Salutogenese und die Auswirkungen auf die Organisationskultur

Ergänzend lohnt sich zudem ein Blick durch die Brille des Salutogenese-Modells nach Aaron Antonovsky. Die Salutogenese beschäftigt sich damit, wie Gesundheit und Wohlbefinden in einem gegebenen Umfeld entstehen, aufrechterhalten und gefördert werden können, anstatt nur das Auftreten von Krankheit zu verhindern. In einem organisationalen Kontext bedeutet dies, dass eine Arbeitsumgebung geschaffen wird, in der die Mitarbeitenden neben einem sachlich-logischen Verständnis ihrer Tätigkeiten auch die Kontrolle über ihre Arbeit haben und die Sinnhaftigkeit (z.B. Beitrag zum Unternehmenserfolg) ihrer Handlungen erkennen können. Dies fördert den Kohärenzsinn (Sinnhaftigkeit, Verstehbarkeit und Handhabbarkeit), einen zentralen Aspekt der Salutogenese, der das Wohlbefinden und die Gesundheit (und damit auch Motivation und Leistungsfähigkeit) der Mitarbeitenden nachhaltig unterstützt und wiederum ein Teil des Habitus ist (einen interessanten Beitrag dazu gibt es hier).
Wenn Führungskräfte mehr Wert auf die Leistung und die dahinterstehenden Dynamiken legen, anstatt nur auf das Erreichen kurzfristiger Erfolge, wird eine „Feldstruktur“ geschaffen, die das Wohlbefinden und die mentale Gesundheit der Mitarbeitenden fördert. Dies führt zu einem produktivitätsförderndem Arbeitsumfeld, in dem Mitarbeitende das Gefühl haben, ihre Arbeit aktiv gestalten zu können, was wiederum ihre psychische Widerstandskraft und die Freude an der Arbeit stärkt. Solch eine salutogene Organisationskultur trägt nicht nur zu einem besseren Arbeitsklima bei, sondern fördert langfristig auch die Leistungsfähigkeit und den Erfolg der gesamten Organisation.

Zusammengefasst zeigt diese organisationssoziologische Analyse, dass eine Fokussierung auf Leistung nicht nur zu besseren Ergebnissen, sondern auch zu einer gesünderen, innovativeren und produktiveren Arbeitskultur führen kann.

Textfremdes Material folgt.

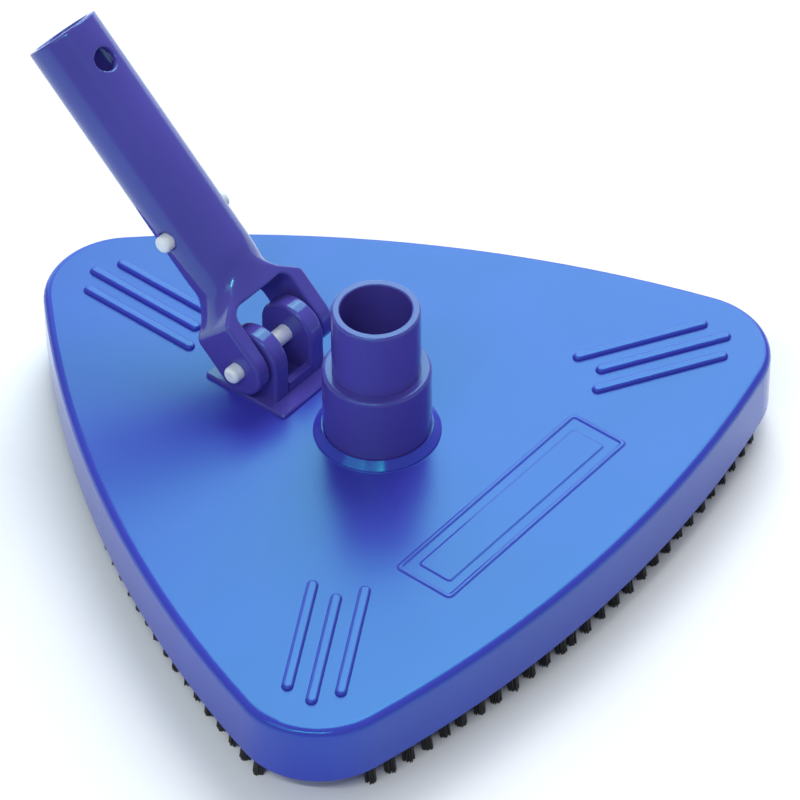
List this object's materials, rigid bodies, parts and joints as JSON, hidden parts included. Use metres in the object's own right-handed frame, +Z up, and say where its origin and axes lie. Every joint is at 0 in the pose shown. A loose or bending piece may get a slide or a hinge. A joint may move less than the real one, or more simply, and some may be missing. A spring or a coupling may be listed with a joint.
{
  "type": "manual pool vacuum head",
  "caption": "Rounded triangular weighted pool vacuum head with brush rows, a swivelling two-size hose spigot and a tilting pole handle.",
  "frame": {"origin": "on the hose axis, in the plane of the base plate's underside, at the centre of the suction throat", "axes": "+Z up along the hose axis, -Y towards the front side with the blank badge panel, X along the handle's pivot pin"},
  "size_m": [0.2684, 0.2565, 0.1545],
  "materials": {
    "blue_shell": "satin moulded blue plastic",
    "blue_fitting": "glossy deep blue moulded plastic",
    "blue_plate": "matte moulded blue plastic",
    "white_nylon": "satin natural nylon",
    "black_bristle": "matte nylon filament",
    "black_bar": "matte moulded plastic",
    "ballast_steel": "dull grey coating",
    "stainless": "plain stainless steel",
    "black_rubber": "matte rubber"
  },
  "bodies": {
    "head": {"top_shell": "blue_shell", "base_plate": "blue_plate", "base_screws": "stainless", "brush_bar_front": "black_bar", "brush_bar_right": "black_bar", "brush_bar_left": "black_bar", "bristles_front": "black_bristle", "bristles_right": "black_bristle", "bristles_left": "black_bristle", "weight_rear": "ballast_steel", "weight_left": "ballast_steel", "weight_right": "ballast_steel", "swivel_retainer": "blue_plate", "retainer_screws": "stainless", "swivel_seal": "black_rubber", "hinge_bracket": "blue_fitting", "bracket_screws": "stainless", "pivot_pin": "white_nylon"},
    "hose": {"hose_spigot": "blue_fitting"},
    "handle": {"handle_yoke": "blue_fitting", "clip_spring": "stainless"},
    "button_left": {"clip_button_left": "white_nylon"},
    "button_right": {"clip_button_right": "white_nylon"}
  },
  "joints": [
    {"name": "handle_tilt", "type": "hinge", "parent": "head", "child": "handle", "pos_m": [0, 0.0476, 0.039], "axis": [1, 0, 0], "range_deg": [-43, 66]},
    {"name": "hose_swivel", "type": "hinge", "parent": "head", "child": "hose", "pos_m": [0, 0, 0.03], "axis": [0, 0, 1], "continuous": true},
    {"name": "button_left_press", "type": "slide", "parent": "handle", "child": "button_left", "axis": [1, 0, 0], "range_m": [0, 0.0034], "stiffness_N_per_m": 1500, "springref_m": -0.002, "deforming": ["clip_spring"]},
    {"name": "button_right_press", "type": "slide", "parent": "handle", "child": "button_right", "axis": [-1, 0, 0], "range_m": [0, 0.0034], "stiffness_N_per_m": 1500, "springref_m": -0.002, "deforming": ["clip_spring"]}
  ]
}
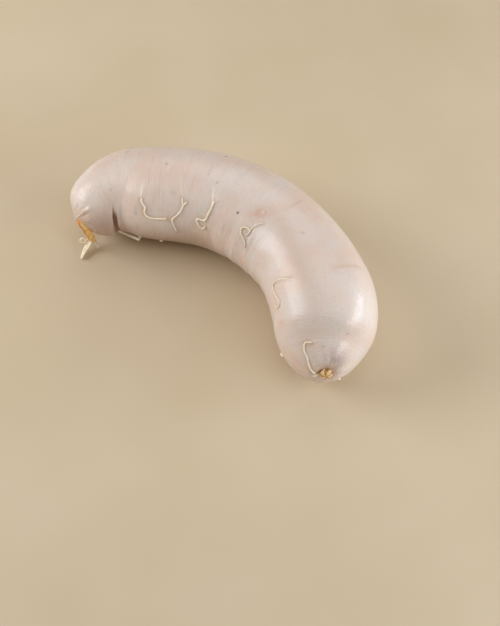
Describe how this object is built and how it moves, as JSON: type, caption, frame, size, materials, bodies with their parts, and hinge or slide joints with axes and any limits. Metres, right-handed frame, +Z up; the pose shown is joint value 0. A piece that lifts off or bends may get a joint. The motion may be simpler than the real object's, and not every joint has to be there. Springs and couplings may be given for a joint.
{
  "type": "white sausage in natural casing",
  "caption": "Plump pale sausage in natural casing, bent in a wide curve, with a dried twisted casing tail at one end and a small tied knot at the other.",
  "frame": {"origin": "centre of the bounding box's bottom, on the surface that the sausage lies on", "axes": "+X along the longest extent, towards the knotted end; +Y towards the outer side of the bend, away from the viewer; +Z up"},
  "size_m": [0.1045, 0.0904, 0.034],
  "materials": {
    "casing": "moist translucent natural casing over pale pinkish-cream meat, soft broad gloss",
    "gut_thread": "cream-white threads of gut, slightly glossy",
    "dried_casing": "amber dried casing, half translucent, slightly glossy"
  },
  "bodies": {
    "root": {"sausage": "casing"}
  },
  "joints": []
}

Weiterhin unterstreicht der Beitrag, dass Leistung ein komplexes Phänomen ist, das sich aus der strukturellen Beschaffenheit der Organisation, den dort üblichen Praktiken und Routinen, dem konkreten Handeln der Individuen, den verborgenen Macht- und Entscheidungsverhältnissen sowie dem Feld, in dem die Organisation operiert, ergibt und nicht so einfach auf einzelne (un)motivierte Individuen heruntergebrochen werden kann.

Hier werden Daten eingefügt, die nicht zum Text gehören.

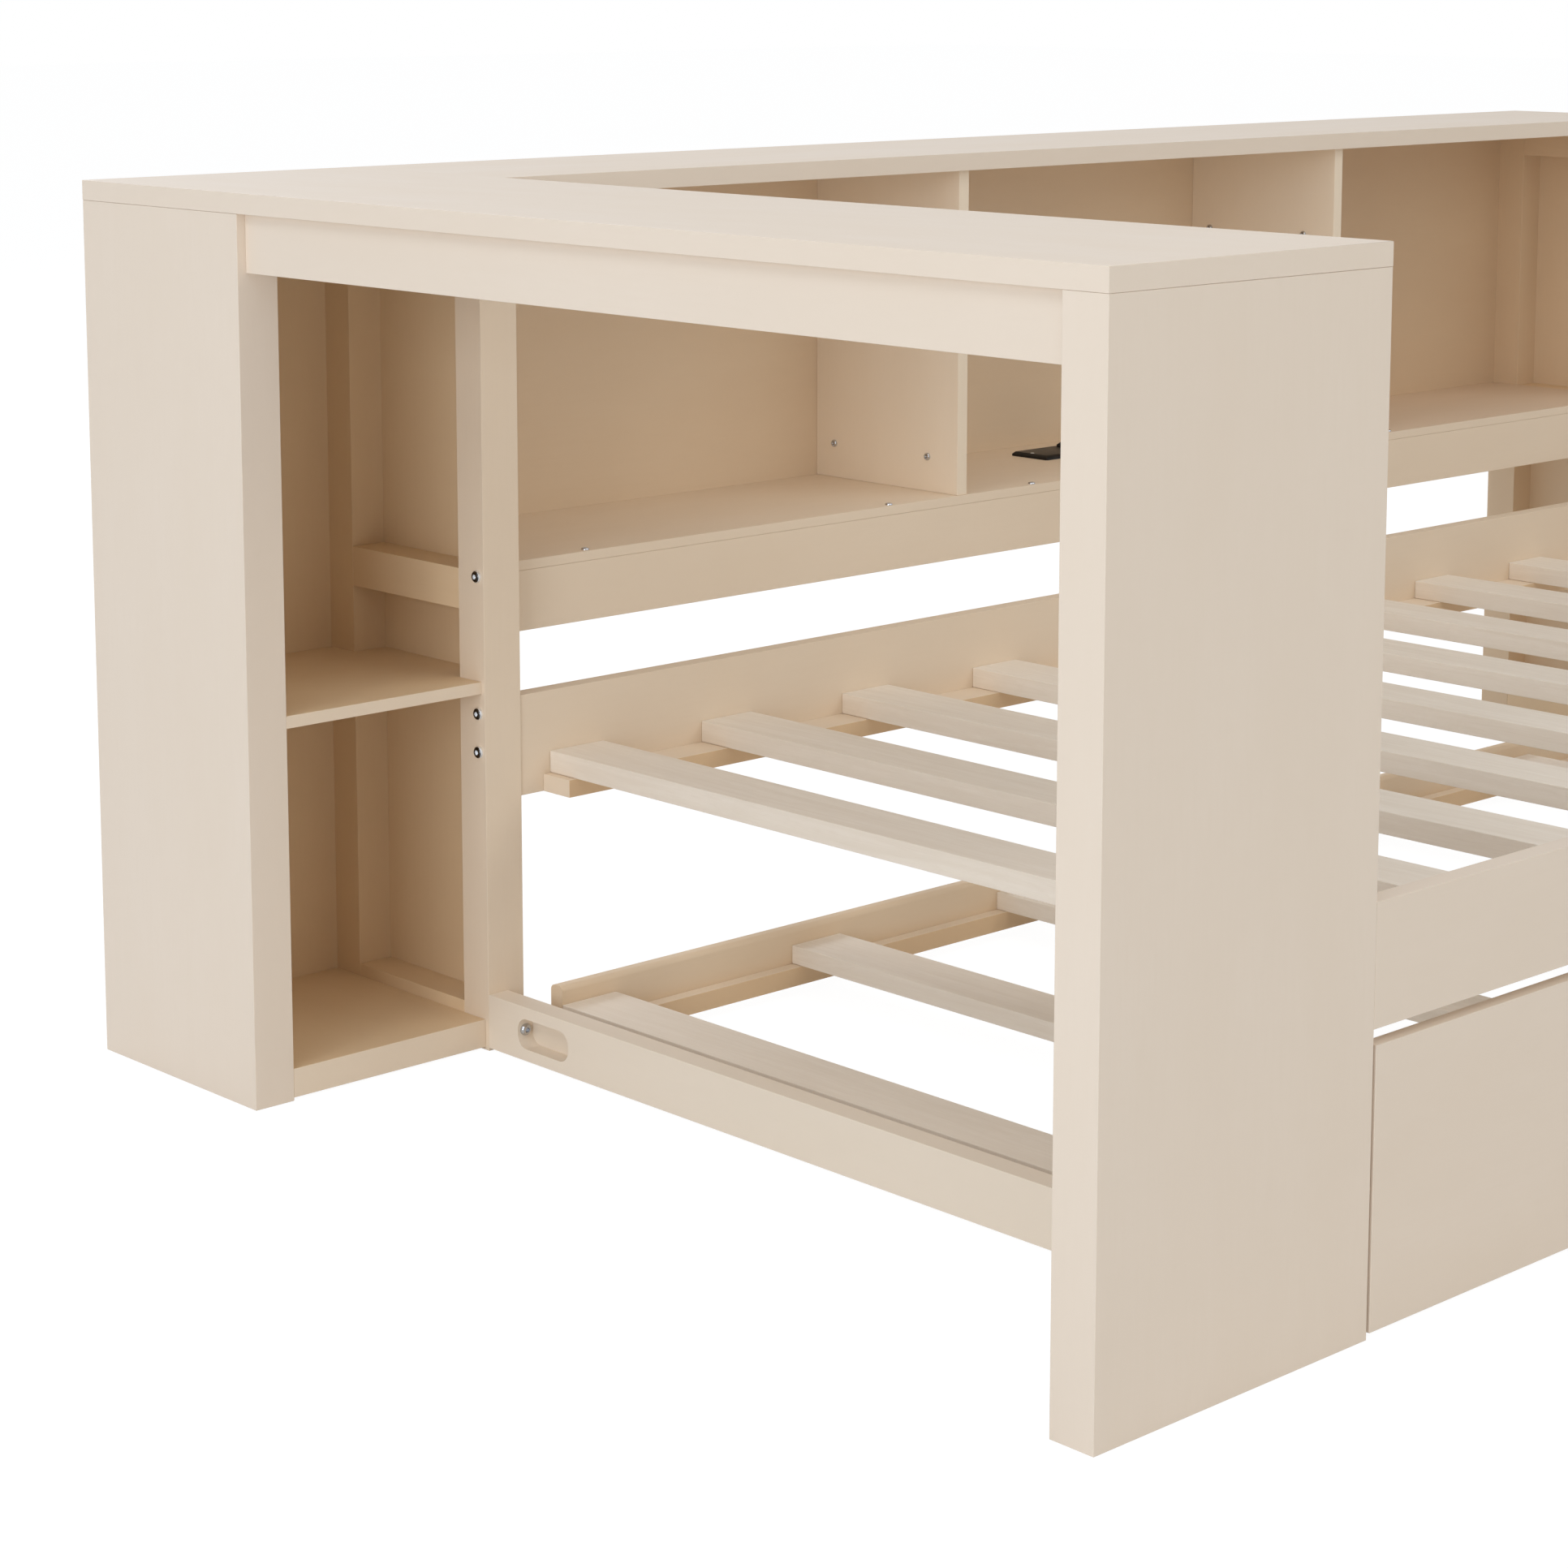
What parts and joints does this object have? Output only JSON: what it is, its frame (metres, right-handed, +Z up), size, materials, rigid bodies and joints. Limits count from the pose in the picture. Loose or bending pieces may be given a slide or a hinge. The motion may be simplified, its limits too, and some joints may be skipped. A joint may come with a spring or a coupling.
{
  "type": "platform bed with trundle",
  "caption": "Platform bed with slats, a desk top and open cabinet across the head, an open bookcase along the back, and a low trundle on casters that rolls out at the front.",
  "frame": {"origin": "middle of the footprint, on the floor", "axes": "+X along the bed from the desk end to the foot, +Y from the open front to the bookcase at the back, +Z up"},
  "size_m": [2.293, 1.294, 0.85],
  "materials": {
    "painted_board": "satin cream paint",
    "painted_panel": "satin cream paint on thin board",
    "bare_slat": "pale planed softwood, unpainted",
    "black_plastic": "moulded, satin",
    "caster_steel": "zinc plated, pressed",
    "caster_nylon": "moulded nylon"
  },
  "bodies": {
    "bed_frame": {"desk_top": "painted_board", "bookcase_top": "painted_board", "desk_leg_panel": "painted_board", "desk_apron": "painted_board", "cabinet_end_panel": "painted_board", "cabinet_shelf": "painted_board", "cabinet_floor": "painted_board", "cabinet_back_panel": "painted_panel", "head_front_post": "painted_board", "head_back_post": "painted_board", "head_top_rail": "painted_board", "head_middle_rail": "painted_board", "head_bottom_rail": "painted_board", "head_frame_panel": "painted_panel", "head_stretcher": "painted_board", "bookcase_shelf": "painted_board", "bookcase_front_rail": "painted_board", "bookcase_back_panel": "painted_panel", "divider_left": "painted_board", "divider_right": "painted_board", "power_hub": "black_plastic", "foot_front_post": "painted_board", "foot_back_post": "painted_board", "foot_top_rail": "painted_board", "foot_middle_rail": "painted_board", "foot_bottom_rail": "painted_board", "foot_frame_panel": "painted_panel", "foot_leg": "painted_board", "foot_end_rail": "painted_board", "bed_front_rail": "painted_board", "bed_back_rail": "painted_board", "bed_back_ledger": "painted_board", "bed_slat_01": "bare_slat", "bed_slat_02": "bare_slat", "bed_slat_03": "bare_slat", "bed_slat_04": "bare_slat", "bed_slat_05": "bare_slat", "bed_slat_06": "bare_slat", "bed_slat_07": "bare_slat", "bed_slat_08": "bare_slat", "bed_slat_09": "bare_slat", "bed_slat_10": "bare_slat"},
    "trundle": {"trundle_front_board": "painted_board", "trundle_back_rail": "painted_board", "trundle_back_ledger": "painted_board", "trundle_slat_1": "bare_slat", "trundle_slat_2": "bare_slat", "trundle_slat_3": "bare_slat", "trundle_slat_4": "bare_slat", "trundle_slat_5": "bare_slat", "trundle_slat_6": "bare_slat", "trundle_slat_7": "bare_slat", "caster_bracket_head_front": "caster_steel", "caster_bracket_head_back": "caster_steel", "caster_bracket_foot_front": "caster_steel", "caster_bracket_foot_back": "caster_steel"},
    "wheel_head_front": {"caster_wheel_head_front": "caster_nylon"},
    "wheel_head_back": {"caster_wheel_head_back": "caster_nylon"},
    "wheel_foot_front": {"caster_wheel_foot_front": "caster_nylon"},
    "wheel_foot_back": {"caster_wheel_foot_back": "caster_nylon"}
  },
  "joints": [
    {"name": "trundle_slide", "type": "slide", "parent": "bed_frame", "child": "trundle", "axis": [0, -1, 0], "range_m": [0, 1]},
    {"name": "wheel_spin_head_front", "type": "hinge", "parent": "trundle", "child": "wheel_head_front", "pos_m": [-0.79475, -0.567, 0.0125], "axis": [1, 0, 0], "continuous": true},
    {"name": "wheel_spin_head_back", "type": "hinge", "parent": "trundle", "child": "wheel_head_back", "pos_m": [-0.79475, 0.266, 0.0125], "axis": [1, 0, 0], "continuous": true},
    {"name": "wheel_spin_foot_front", "type": "hinge", "parent": "trundle", "child": "wheel_foot_front", "pos_m": [1.04425, -0.567, 0.0125], "axis": [1, 0, 0], "continuous": true},
    {"name": "wheel_spin_foot_back", "type": "hinge", "parent": "trundle", "child": "wheel_foot_back", "pos_m": [1.04425, 0.266, 0.0125], "axis": [1, 0, 0], "continuous": true}
  ],
  "couplings": [
    {"joint": "wheel_spin_head_front", "follows": "trundle_slide", "rad_per_m": 80},
    {"joint": "wheel_spin_head_back", "follows": "trundle_slide", "rad_per_m": 80},
    {"joint": "wheel_spin_foot_front", "follows": "trundle_slide", "rad_per_m": 80},
    {"joint": "wheel_spin_foot_back", "follows": "trundle_slide", "rad_per_m": 80}
  ]
}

Zum Schluss noch eine Übersicht über weiterführende Literatur, an der sich dieser Beitrag orientiert.

Antonovsky, Aaron. 1987. Unraveling the mystery of health. How people manage stress and stay well. San Francisco: Jossey-Bass.

Bourdieu, Pierre. 1990. The Logic of Practice. Stanford: Stanford University Press.

Bourdieu, Pierre. 2015. Die verborgenen Mechanismen der Macht. Hamburg: VSA: Verlag.

Emirbayer, Mustafa, und Victoria Johnson. 2008. Bourdieu and organizational analysis. Theory and Society 37: 1–44.

Houben, Daniel. 2022. Die verborgenen Mechanismen der Governance. Zur kulturellen und praktischen Bedingtheit organisationaler (Re-)Produktion. Wiesbaden: Springer VS.

Mittelmark, Maurice et al., Hrsg. 2022. The Handbook of Salutogenesis. Wiesbaden: Springer.

Robinson, Sarah, Jette Ernst, Ole Jacob Thomassen, und Kristian Larsen. 2022. Introduction: Taking Bourdieu further into studies of Organizations and Management. In Pierre Bourdieu in Studies of Organization and Management. Societal Change and Transforming Fields, Hrsg. Sarah Robinson, Jette Ernst, Kristian Larsen und Ole Jacob Thomassen, 1–19. Routledge.